De Niro compõe o personagem mais carismático, mas nem por isso bom. É dono de andar parametrizado, calmo - um pé, depois o outro - raramente anda rápido. Ele escolhe bem a arma com a qual irá matar alguém, mas ao mesmo tempo está longe do sórdido. Al Pacino vive Jimmy Hoffa, o reflexo puro de um homem estourado, o oposto do Frank Sheeran. Sua grande cena é quando tenta resolver uma desavença e piora tudo por conta do temperamento explosivo. Por fim, Joe Pesci, longe do cômico que faz bem, mais comedido, mais na dele e provavelmente o dono do texto mais forte. É dele a frase "essas coisas acontecem", que pode ser analisada a partir de três aspectos de interpretação: a boca do ator diz algo, os olhos dizem outra coisa e a postura destoa dos dois.

Os três são indissociáveis. Pensar o final sem conectá-los é jogar fora a principal proposta do roteiro. Scorsese busca sempre colocá-los ao centro do plano, mesmo quando a cena está cheia. Aqui é sobre pessoas, não é sobre cenário. Não é contexto. É sobre gente.

Ter escolhido trabalhar com o envelhecimento e o rejuvenescimento digital inclusive traz uma outra camada de discussão para além da obra em si. Ora, se o filme discute velhice em uma grande passagem de tempo, é uma honra termos o mesmo ator fazendo essa evolução da história do seu próprio personagem. Em vez de mudar o ator, temos então um panorama completo com os detalhes sendo definidos sempre pela mesma pessoa. Fora isso, é um cinema à moda antiga sendo feito com tecnologia do cinema moderno. É o novo ajudando velhas histórias serem realizadas.

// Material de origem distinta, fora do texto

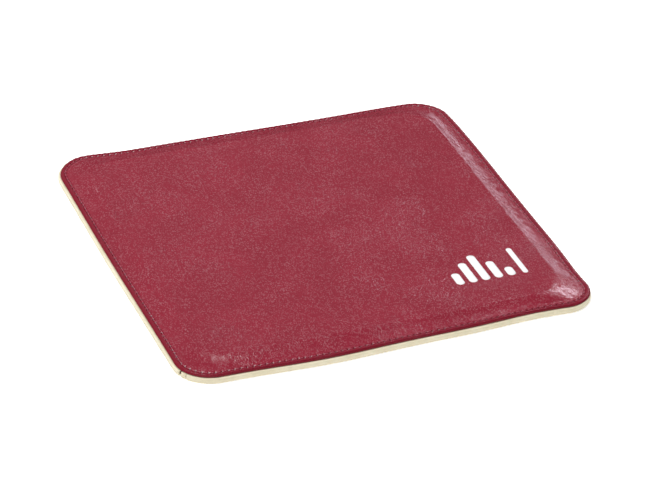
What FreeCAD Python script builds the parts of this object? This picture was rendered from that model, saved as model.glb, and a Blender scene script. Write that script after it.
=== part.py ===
import FreeCAD, Part

import math
import os

# Square cushioned seat pad: a folded leather cover and a folded cloth base,
# sewn together round a foam sheet.
#
# The origin is the centre of the flat underside. X runs across the width, Y along the depth, Z up.
# A name that ends in INSET is a distance inwards from the edge of the leather cover.
# Each border section is drawn once, extruded along the four sides and revolved round the four corners.

# Driving dimensions, in millimetres and degrees.
WIDTH = 300.0
DEPTH = 304.0
CORNER_RADIUS = 25.0

BASE_THICKNESS = 1.7
COVER_THICKNESS = 0.9
FOLD_SLIT = 0.2
HEM_INSET = 9.0
BASE_OVERHANG = 1.3

FLANGE_INSET = 6.5
SLOPE_ANGLE = 18.6
SLOPE_FOOT_RADIUS = 7.5
SLOPE_HEAD_RADIUS = 2.5
FOAM_THICKNESS = 6.1

STITCH_INSET = 4.3
STITCH_PITCH = 4.4
STITCH_GAP = 0.7
THREAD_RADIUS = 0.28
GROOVE_RADIUS = 0.6
THREAD_CLEARANCE = 0.02

EMBLEM_THICKNESS = 0.1
EMBLEM_CENTRE_X = 84.0
EMBLEM_CENTRE_Y = -88.5
EMBLEM_BAR_WIDTH = 6.0
EMBLEM_BAR_SPACING = 9.5
EMBLEM_BAR_HEIGHTS = (15.0, 26.0, 33.5, 22.0, 11.0)
EMBLEM_SIDE_BAR_X = 113.0
EMBLEM_SIDE_BAR_WIDTH = 4.0
EMBLEM_SIDE_BAR_HEIGHT = 33.5

# Heights of the layers, from the underside up.
BASE_FOLD_RADIUS = (BASE_THICKNESS + FOLD_SLIT) / 2
COVER_FOLD_RADIUS = (COVER_THICKNESS + FOLD_SLIT) / 2
BASE_HEIGHT = 2 * BASE_THICKNESS + FOLD_SLIT
FLANGE_HEIGHT = BASE_HEIGHT + 2 * COVER_THICKNESS + FOLD_SLIT
PLATEAU_HEIGHT = BASE_THICKNESS + FOAM_THICKNESS + COVER_THICKNESS

CORNER_CENTRE_X = WIDTH / 2 - CORNER_RADIUS
CORNER_CENTRE_Y = DEPTH / 2 - CORNER_RADIUS
Z_AXIS = FreeCAD.Vector(0, 0, 1)


def section_point(inset, height):
    """A point of a border section, which is drawn in the XZ plane outwards from the corner's axis."""
    return FreeCAD.Vector(CORNER_RADIUS - inset, 0, height)


def run(inset, height, heading, steps, offset=0.0):
    """The edges of a path beside a bent sheet's middle line, offset to its left.

    heading is the starting direction in degrees: 0 goes inwards, 90 goes up. Each step is
    ("straight", length) or ("bend", degrees to the left, radius of the middle line).
    """
    edges = []
    for kind, amount, *radius in steps:
        angle = math.radians(heading)
        if kind == "straight":
            to_left = (-offset * math.sin(angle), offset * math.cos(angle))
            start = section_point(inset + to_left[0], height + to_left[1])
            inset += amount * math.cos(angle)
            height += amount * math.sin(angle)
            end = section_point(inset + to_left[0], height + to_left[1])
            edges.append(Part.makeLine(start, end))
        else:
            # A signed radius puts the bend's centre on the side that the path turns to.
            middle_radius = math.copysign(radius[0], amount)
            edge_radius = middle_radius - offset
            centre = (inset - middle_radius * math.sin(angle), height + middle_radius * math.cos(angle))
            turned = [math.radians(heading + share * amount) for share in (0.0, 0.5, 1.0)]
            points = [
                section_point(centre[0] + edge_radius * math.sin(t), centre[1] - edge_radius * math.cos(t))
                for t in turned
            ]
            edges.append(Part.Arc(*points).toShape())
            inset = centre[0] + middle_radius * math.sin(turned[-1])
            height = centre[1] - middle_radius * math.cos(turned[-1])
            heading += amount
    return edges


def sheet_section(inset, height, heading, steps, thickness):
    """The section of a sheet of constant thickness, bent along the steps."""
    left_side = run(inset, height, heading, steps, thickness / 2)
    right_side = run(inset, height, heading, steps, -thickness / 2)
    return face_between(left_side, right_side)


def face_between(one_side, other_side):
    """The face between two paths that start and end side by side."""
    first_gap = Part.makeLine(one_side[0].Vertexes[0].Point, other_side[0].Vertexes[0].Point)
    last_gap = Part.makeLine(one_side[-1].Vertexes[-1].Point, other_side[-1].Vertexes[-1].Point)
    edges = Part.__sortEdges__([*one_side, last_gap, *other_side, first_gap])
    return Part.Face(Part.Wire(edges))


def round_border(section):
    """The section carried round the whole border: four straight sides and four quarter turns."""
    pieces = []
    for quarter in range(4):
        across_x = quarter % 2 == 0
        length = 2 * (CORNER_CENTRE_Y if across_x else CORNER_CENTRE_X)
        offset = CORNER_CENTRE_X if across_x else CORNER_CENTRE_Y
        side = section.extrude(FreeCAD.Vector(0, length, 0))
        side.translate(FreeCAD.Vector(offset, -length / 2, 0))
        corner = section.revolve(FreeCAD.Vector(0, 0, 0), Z_AXIS, 90)
        corner.translate(FreeCAD.Vector(offset, length / 2, 0))
        for piece in (side, corner):
            piece.rotate(FreeCAD.Vector(0, 0, 0), Z_AXIS, 90 * quarter)
            pieces.append(piece)
    return pieces


def middle_plate(bottom, top):
    """The rectangle inside the border sections, between two heights."""
    size = (2 * CORNER_CENTRE_X, 2 * CORNER_CENTRE_Y, top - bottom)
    return Part.makeBox(*size, FreeCAD.Vector(-CORNER_CENTRE_X, -CORNER_CENTRE_Y, bottom))


def joined(pieces):
    """Touching pieces as one solid with no seams."""
    return pieces[0].multiFuse(pieces[1:]).removeSplitter().Solids[0]


def stitch_groove(height):
    """A round channel along the stitch line, centred at a height."""
    centre = section_point(STITCH_INSET, height)
    circle = Part.makeCircle(GROOVE_RADIUS, centre, FreeCAD.Vector(0, 1, 0))
    return joined(round_border(Part.Face(Part.Wire(circle))))


def slope_length():
    """The straight part of the slope that, with its two bends, climbs from the flange to the plateau."""
    angle = math.radians(SLOPE_ANGLE)
    bends = (SLOPE_FOOT_RADIUS + SLOPE_HEAD_RADIUS) * (1 - math.cos(angle))
    return (PLATEAU_HEIGHT - FLANGE_HEIGHT - bends) / math.sin(angle)


def slope_steps():
    """The steps from the top of the foot bend to the section's inner end."""
    angle = math.radians(SLOPE_ANGLE)
    bends_run = (SLOPE_FOOT_RADIUS + SLOPE_HEAD_RADIUS) * math.sin(angle)
    slope_run = slope_length() * math.cos(angle)
    plateau_run = CORNER_RADIUS - FLANGE_INSET - bends_run - slope_run
    return [
        ("straight", slope_length()),
        ("bend", -SLOPE_ANGLE, SLOPE_HEAD_RADIUS),
        ("straight", plateau_run),
    ]


def base_sheet():
    """The cloth underlayer, its border folded in on top of itself."""
    fold_inset = BASE_THICKNESS + FOLD_SLIT / 2 - BASE_OVERHANG
    steps = [
        ("straight", HEM_INSET - fold_inset),
        ("bend", 180, BASE_FOLD_RADIUS),
        ("straight", CORNER_RADIUS - fold_inset),
    ]
    section = sheet_section(HEM_INSET, BASE_HEIGHT - BASE_THICKNESS / 2, 180, steps, BASE_THICKNESS)
    sheet = joined([*round_border(section), middle_plate(0, BASE_THICKNESS)])
    return sheet.cut(stitch_groove(0))


def cover_panel():
    """The leather top, its border folded under and its middle raised over the foam."""
    fold_inset = COVER_THICKNESS + FOLD_SLIT / 2
    steps = [
        ("straight", HEM_INSET - fold_inset),
        ("bend", -180, COVER_FOLD_RADIUS),
        ("straight", FLANGE_INSET - fold_inset),
        ("bend", SLOPE_ANGLE, SLOPE_FOOT_RADIUS),
        *slope_steps(),
    ]
    section = sheet_section(HEM_INSET, BASE_HEIGHT + COVER_THICKNESS / 2, 180, steps, COVER_THICKNESS)
    top = middle_plate(PLATEAU_HEIGHT - COVER_THICKNESS, PLATEAU_HEIGHT)
    panel = joined([*round_border(section), top])
    return panel.cut(stitch_groove(FLANGE_HEIGHT))


def foam_core():
    """The foam sheet, its edge bevelled to lie under the cover's slope."""
    angle = math.radians(SLOPE_ANGLE)
    inset = FLANGE_INSET + SLOPE_FOOT_RADIUS * math.sin(angle)
    height = FLANGE_HEIGHT - COVER_THICKNESS / 2 + SLOPE_FOOT_RADIUS * (1 - math.cos(angle))
    top = run(inset, height, SLOPE_ANGLE, slope_steps(), -COVER_THICKNESS / 2)
    edge_inset = CORNER_RADIUS - top[0].Vertexes[0].Point.x
    bottom = run(edge_inset, BASE_THICKNESS, 0, [("straight", CORNER_RADIUS - edge_inset)])
    plate = middle_plate(BASE_THICKNESS, BASE_THICKNESS + FOAM_THICKNESS)
    return joined([*round_border(face_between(top, bottom)), plate])


def stitch_line():
    """The closed line of the seam, at the height of the underside."""
    corners = [
        FreeCAD.Vector(x * CORNER_CENTRE_X, y * CORNER_CENTRE_Y, 0)
        for x, y in ((1, 1), (-1, 1), (-1, -1), (1, -1), (1, 1))
    ]
    return Part.makePolygon(corners).makeOffset2D(CORNER_RADIUS - STITCH_INSET)


def thread_stitch(length):
    """A thread's short length along X, centred at the origin, with round ends."""
    half = length / 2 - THREAD_RADIUS
    ends = [FreeCAD.Vector(-half, 0, 0), FreeCAD.Vector(half, 0, 0)]
    rod = Part.makeCylinder(THREAD_RADIUS, 2 * half, ends[0], FreeCAD.Vector(1, 0, 0))
    return joined([rod, *[Part.makeSphere(THREAD_RADIUS, end) for end in ends]])


def thread_row(height):
    """One row of separate stitches, lying in their groove with their middles at a height."""
    line = stitch_line()
    count = round(line.Length / STITCH_PITCH)
    marks = line.discretize(Number=2 * count + 1)
    pattern = thread_stitch(line.Length / count - STITCH_GAP)
    stitches = []
    for start, middle, end in zip(marks[0:-1:2], marks[1::2], marks[2::2]):
        heading = math.degrees(math.atan2(end.y - start.y, end.x - start.x))
        stitch = pattern.copy()
        stitch.rotate(FreeCAD.Vector(0, 0, 0), Z_AXIS, heading)
        stitch.translate(FreeCAD.Vector(middle.x, middle.y, height))
        stitches.append(stitch)
    return Part.makeCompound(stitches)


def needle_thread():
    """The top row of stitches, standing slightly proud of the flange."""
    groove_floor = FLANGE_HEIGHT - GROOVE_RADIUS
    return thread_row(groove_floor + THREAD_RADIUS + THREAD_CLEARANCE)


def bobbin_thread():
    """The bottom row of stitches, inside the groove so that the underside stays flat."""
    return thread_row(THREAD_RADIUS + THREAD_CLEARANCE)


def round_ended_bar(centre_x, bottom_y, width, length):
    """One upright bar of the printed mark, lying on the plateau."""
    low = FreeCAD.Vector(centre_x, bottom_y + width / 2, PLATEAU_HEIGHT)
    straight = length - width
    corner = low - FreeCAD.Vector(width / 2, 0, 0)
    bar = Part.makeBox(width, straight, EMBLEM_THICKNESS, corner)
    ends = [low, low + FreeCAD.Vector(0, straight, 0)]
    return joined([bar, *[Part.makeCylinder(width / 2, EMBLEM_THICKNESS, end) for end in ends]])


def printed_emblem():
    """A printed film: five bars of different heights and one plain bar beside them."""
    bottom = EMBLEM_CENTRE_Y - max(EMBLEM_BAR_HEIGHTS) / 2
    bars = []
    for number, height in enumerate(EMBLEM_BAR_HEIGHTS):
        from_middle = number - (len(EMBLEM_BAR_HEIGHTS) - 1) / 2
        centre_x = EMBLEM_CENTRE_X + from_middle * EMBLEM_BAR_SPACING
        bars.append(round_ended_bar(centre_x, bottom, EMBLEM_BAR_WIDTH, height))
    bars.append(round_ended_bar(EMBLEM_SIDE_BAR_X, bottom, EMBLEM_SIDE_BAR_WIDTH, EMBLEM_SIDE_BAR_HEIGHT))
    return Part.makeCompound(bars)


NODES = (base_sheet, foam_core, cover_panel, needle_thread, bobbin_thread, printed_emblem)

os.makedirs("parts", exist_ok=True)
for node in NODES:
    shape = node()
    if not shape.isValid():
        raise ValueError(f"{node.__name__} isn't a valid shape")
    shape.exportStep(f"parts/{node.__name__}.step")
    print(node.__name__, len(shape.Solids), "solids", round(shape.Volume, 1), "mm3", shape.BoundBox)
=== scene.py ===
import math

import bmesh
import bpy
import numpy as np
from mathutils import Matrix, Vector, geometry, noise


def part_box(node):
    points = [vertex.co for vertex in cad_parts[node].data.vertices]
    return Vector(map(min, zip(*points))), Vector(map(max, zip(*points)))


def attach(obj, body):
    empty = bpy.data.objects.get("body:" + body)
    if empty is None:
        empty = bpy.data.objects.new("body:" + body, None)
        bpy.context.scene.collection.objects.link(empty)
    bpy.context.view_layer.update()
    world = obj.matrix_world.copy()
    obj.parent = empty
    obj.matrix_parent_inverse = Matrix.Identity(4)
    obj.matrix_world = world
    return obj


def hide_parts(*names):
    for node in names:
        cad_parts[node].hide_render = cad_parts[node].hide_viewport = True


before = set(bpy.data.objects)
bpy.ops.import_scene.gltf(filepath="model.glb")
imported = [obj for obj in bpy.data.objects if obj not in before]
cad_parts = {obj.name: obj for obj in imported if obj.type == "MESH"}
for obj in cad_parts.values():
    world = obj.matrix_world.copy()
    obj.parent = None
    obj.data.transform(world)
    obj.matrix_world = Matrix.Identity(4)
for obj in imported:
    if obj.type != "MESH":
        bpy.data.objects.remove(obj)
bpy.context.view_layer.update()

# Lengths are in metres; MM makes a number of millimetres readable.
MM = 0.001

cover_high = np.array(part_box("cover_panel")[1])
base_low, base_high = (np.array(corner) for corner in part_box("base_sheet"))
foam_low = np.array(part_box("foam_core")[0])

# The plan of the pad. An inset is a distance inwards from the drawn edge of the cover.
HALF = cover_high[:2]
CORNER_RADIUS = 25 * MM
STITCH_INSET = 4.3 * MM
STITCH_PITCH = 4.4 * MM
HEM_INSET = 9.0 * MM
BASE_OVERHANG = base_high[0] - cover_high[0]
PLATEAU_INSET = 17.8 * MM
PLATEAU_HALF = HALF - PLATEAU_INSET
PLATEAU_CORNER_RADIUS = 24 * MM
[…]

PH Santos é membro da Associação Cearense de Críticos de Cinema (Aceccine)

 

Algumas curiosidades sobre o filme:

Depois de 24 anos

Scorsese e Robert De Niro trabalharam juntos nove vezes, mas desde Cassino (1995) a dupla não era reeditada. Já com Al Pacino é a primeira vez dos dois, algo curioso, pois Pacino ficou famoso pelos filmes de máfia, como o icônico Poderoso Chefão. Cassino também era o último trabalho de Scorsese com Joe Pesci até O Irlandês. O diretor insistiu muito para o ator sair da aposentadoria.

 

Pintor de casas?

O filme é baseado no livro I Heard You Paint Houses (tradução: Escutei que você pinta casas), reeditado no Brasil com a chegada do filme e re-lançado como O Irlandês. Escrito por Charles Brandt, o livro tem esse título por conta do apelido dado ao personagem principal que, ao matar suas vítimas atirando na cabeça, o sangue espirra na parede como se fosse tinta. Scorsese referencia visualmente muitas vezes esse título em seu filme.

Conteúdo adicional

Junto com o filme a Netflix lançou o extra chamado Conversando sobre O Irlandês, que pode tranquilamente ser visto antes ou depois de assistir O Irlandês. Nele, o diretor Martin Scorsese conversa com os três principais atores do elenco sobre a produção e sobre a carreira de cada. Regados a whiskey e aparentemente em um dos cenários do filme, os amigos conversam de maneira muito descontraída e aumentam bastante o alcance da obra.

Quanta grana

Esse é o filme mais caro de Martin Scorsese; o orçamento foi de 175 milhões de dólares. Inicialmente o diretor teria US$ 125 milhões disponíveis, mas enquanto a produção foi avançando, o orçamento foi inchando. É também o maior filme em duração do diretor, 3 horas e 30 minutos, contra as 2 horas e 48 minutos de Gangues de Nova York.